[Pkg-tcltk-devel] Bug#919343: tdom FTCBFS: hard codes the wrong pkg-config, version graph

Rolf Ade rolf at pointsman.de
Fri Jan 18 13:48:52 GMT 2019

Hi Helmut,

Am 01/18/2019 06:27 AM, Helmut Grohne wrote:
> On Thu, Jan 17, 2019 at 11:03:26PM +0100, Rolf Ade wrote:
>> Could you please be a bit more specific about the problem: tDOM with
>> which configure flags cross-compilied on what platform for which
>> target platform does not build? If only to give me a chance to check
>> that your patch fixes the problem.
> The configure flags are selected by the Debian package. You can find
> them in debian/rules:
> https://sources.debian.org/src/tdom/0.9.1-1/debian/rules/#L29


> I perform all such QA builds on amd64. The target architecture is left
> unspecified, because tdom does not evaluate it as it is not a compiler.

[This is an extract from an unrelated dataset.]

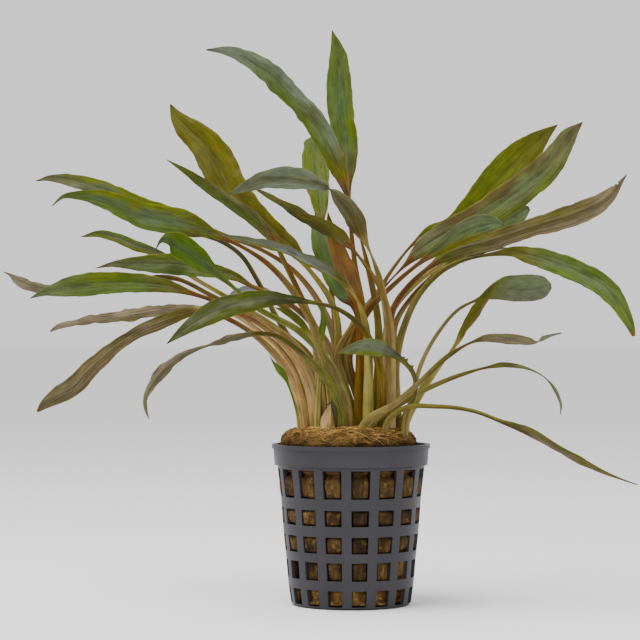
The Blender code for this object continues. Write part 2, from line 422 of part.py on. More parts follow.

Sorry for being dense but I haven't got this. If you cross-compilie,
you build for a specific target platform, no? How could that be
unspecified? Do you say that cross-compiling doesn't/can't work
regardless of the build/target platform combination? Or, again, what
concrete task is falling? (Something like "building tDOM on linux with
mingw-xy for target xyBSD/win64/whatever does fail with 0.9.1 but is
successful with the patch")

 From reading your patch and digging around in some documentation it's
about the executable name of pkg-config. Does this do just string
operations or does it actually look up an executable with that name
and complains in some way, even if the user doesen't use

Or in other words: If a user doesn't have pkg-config installed and
build tDOM with default configure switches (--enable-html5 isn't
default) - no cross-compiling in the picture - then this works with
0.9.1. Does this still work with your patch (without user visible

> [...]
>> I've to confess that for the build system I mostly cargo cult TEA.
>> Could you please explain in short how "tdom confuses the meaning of
>> aclocal.m4 and acinclude.m4 and therefore [you] cannot run aclocal"?
> aclocal.m4 and acinclude.m4 serve different needs. The former is meant
> to be generated by aclocal. It scans macro archives from upstream
> projects and embeds those macros that tdom needs into a long aclocal.m4.
> acinclude.m4 is meant as an additional file, which is not replaced by
> aclocal, but rather included by aclocal. tdom's aclocal.m4 doesn't look
> like it was generated by aclocal to me. The autoconf manual has a few
> words along the same lines:
> https://www.gnu.org/software/automake/manual/html_node/Complete.html
> For using macros like PKG_CHECK_MODULES or PKG_PROG_PKG_CONFIG from
> pkg-config's pkg.m4, we need aclocal to copy them to aclocal.m4 as far
> as I understand. Using PKG_CHECK_MODULES is particularly useful, because
> it condenses a lot of functionality in a single call:
> For the static case, a similar call to PKG_CHECK_MODULES_STATIC can be
> used. The call above will create variables HTML5_CFLAGS and HTML5_LIBS
> and will automatically AC_SUBST them considerably shortening your m4
> code in addition to just working correctly for cross compilation.

Yes, tDOMs aclocal.m4 is "hand-writen". While digging around, I see
notes in the alocal info documentation things like:

"We recommend against using ‘acinclude.m4’ in new packages."

Instead, they recommend something else. Since I'm using the build
frame work from the sampleextension of the Tcl Extension Architecture
(TEA) I've two sets of "local" macros: the generic TEA macros and the
in fact local additional tDOM macros, so things probably would have to
be adapted a bit.

But I also read in the automake.info:

"‘aclocal’ is expected to disappear."

Given the --enable-html5 (pkg-config executable name) problem while
cross-building is saved (say, by your patch) what benefit do I get to
adapt the build system so that (probably disappearing) aclocal tool
may be able to regenerate aclocal.m4?

Sorry (again) that turns out to be much more complicated than you
probably expected for such a simple (and from your viewpoint probably
obvious) patch. It's just that I enjoy the luxury in my open source
projects to at least basically understand the changes that I'm doing
(instead of 'builds and runs locally, that's enough').